Today, there are 41 courthouse dogs working in 19 states and several more being considered, but some challenges are working their way through the courts, driven by attorneys who claim the dogs are distractions or sympathy magnets. So far, all lower courts have upheld the use of dogs.
In 2003, Jeeter was going to drug court once a week with King County deputy prosecutor Ellen O’Neill-Stephens. The rest of the week, Jeeter belonged to her son Sean, 21, who has cerebral palsy.
When her colleague asked to borrow Jeeter for the twins, the bonding was instant.
“Because of Jeeter and having him there, I don’t ever think about `Oh, it was scary walking in and seeing our dad after a while,'” said Erin, now a high school sophomore. “I don’t remember the bad, I only remember Jeeter. I think we escaped so much more normal than really we should have from such a bad situation because of Jeeter.”
The AP normally doesn’t use names or photos of molestation victims, but the girls are allowing their first names and photos to be used because they want dogs to be available in courts. Their mother has a different last name.
Jeeter shadowed the girls. “I remember sitting in the chair. Between questions, he’d put his head in my lap and cuddle a little. One time (during a practice court session), he came into the room dressed as Zorro,” Erin said.
When there were questions about anatomy, the girls used Jeeter.
“A good dog provides decreased anxiety for any victim, be it a child, adult or elderly.

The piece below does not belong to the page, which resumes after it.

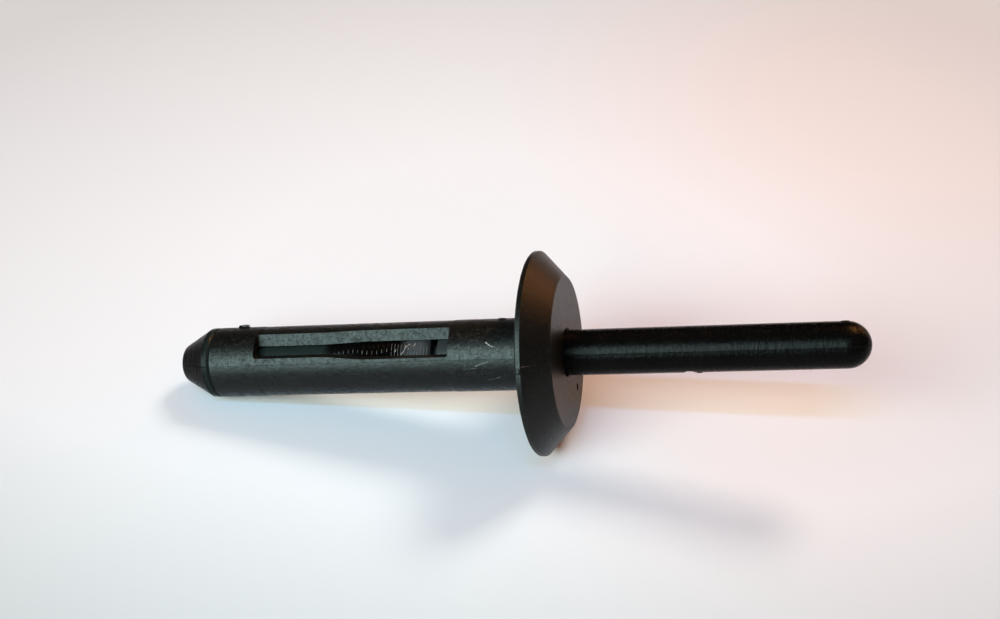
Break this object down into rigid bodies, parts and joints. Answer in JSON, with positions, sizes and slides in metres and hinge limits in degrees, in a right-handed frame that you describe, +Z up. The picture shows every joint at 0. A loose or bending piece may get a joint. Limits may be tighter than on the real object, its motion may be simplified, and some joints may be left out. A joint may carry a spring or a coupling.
{
  "type": "blind rivet",
  "caption": "Black nylon pull-type blind rivet, unset: slotted sleeve with wide conical head, and a mandrel with nose, toothed plug and stem.",
  "frame": {"origin": "on the surface that the rivet lies on, under the middle of its length", "axes": "+Z up; +X level, along the rivet from its nose to the round end of its stem. The rivet's own axis rises towards +X by 10.55 degrees, because it lies on its head's rim and its nose"},
  "size_m": [0.0614, 0.018, 0.0178],
  "materials": {
    "sleeve_nylon": "satin black nylon with a fine moulded grain and light scratches",
    "mandrel_nylon": "smooth black nylon, glossier than the sleeve"
  },
  "bodies": {
    "mandrel": {"mandrel": "mandrel_nylon"},
    "sleeve": {"sleeve": "sleeve_nylon"}
  },
  "joints": [
    {"name": "sleeve_slide", "type": "slide", "parent": "mandrel", "child": "sleeve", "axis": [0.9831, 0, 0.1832], "range_m": [0, 0.0601]}
  ]
}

If it gives them the opportunity to focus and find their voice, how is that bad?” Dempsey asked.
There were no objections to Jeeter in the twins’ case, and demand for a dog was so high that in 2004, the district attorney’s office got a full-time service dog, Ellie.
Jeeter and Ellie were trained by Canine Companions for Independence, headquartered in Santa Rosa, north of San Francisco.

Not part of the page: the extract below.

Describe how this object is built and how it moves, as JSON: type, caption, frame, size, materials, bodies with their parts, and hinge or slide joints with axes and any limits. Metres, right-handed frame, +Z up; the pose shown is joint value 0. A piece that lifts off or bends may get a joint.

CCI has trained about 230 “facility dogs,” including courthouse dogs and those working at burn centers, hospices or schools. The dogs are mostly Labrador or golden retrievers or mixes, said Jeanine Konopelski, CCI’s national director of marketing.
Five years ago, O’Neill-Stephens was so sure that victims and witnesses would benefit from a good dog in court that she founded Courthouse Dogs Foundation in honor of her son. She retired in 2011 to devote full-time to it.
O’Neill-Stephens and Courthouse Dogs Foundation Executive Director Celeste Walsen are also helping set up programs in Canada, Chile and Finland, and to standardize the training for courthouse dogs.
The next challenge to the dogs is scheduled mid-May in Washington state’s Supreme Court.
The case involves a man convicted of burglarizing a Seattle apartment in 2008. Because the victim had the mental skills of a child, he was allowed to use Ellie when he testified.
An appeals court upheld the use of the dog, so attorney Jan Trasen with the Washington Appellate Project took the case to the higher court.
Trasen contends there is no precedent for using a dog in court. The state says it’s covered by a law that allows vulnerable witnesses to hold a Teddy bear or doll.
Trasen said you can’t compare the two, because “those items are all inanimate objects. They don’t move. They don’t look you in the eye. They don’t respond to the human voice. … I have a dog, I love dogs. It’s actually for that very reason, I know how well people respond to them.”
A ruling is pending in a similar case argued before an appellate court in New York.
Jurors in the twins’ case were unable to reach a verdict, so a mistrial was declared. Before a second trial could begin, the girls’ father pleaded guilty to third- and fourth-degree assault.
“He didn’t end up serving any time. He was held accountable in a way that other people deemed appropriate. But he was removed from the girls’ lives, so really, I couldn’t ask for anything better,” Dempsey said.
In November, 2004, as the trial finished, the twins signed up to raise a puppy with CCI _ to thank O’Neill-Stephens and Jeeter. They got Alou and took him to puppy classes, helped socialize him and taught him commands.
“We felt empowered because we could help somebody the way Jeeter helped us,” Dempsey said.
Alou was nearly 2 when he left for advanced training and placement, but nine months later the family got a call asking if they wanted Alou back. He was unable to take commands from a variety of handlers.
“It’s like he’d never been gone,” Jordan said. “Mom opened the door and he came bounding out and jumped in the car and loved us.”
“I think he was meant to be a service dog to Erin and Jordan,” Dempsey said.
He’s 9 now and sleeps a lot. “But even today, he will seek out somebody feeling bad in the family and curl up at their feet,” she said.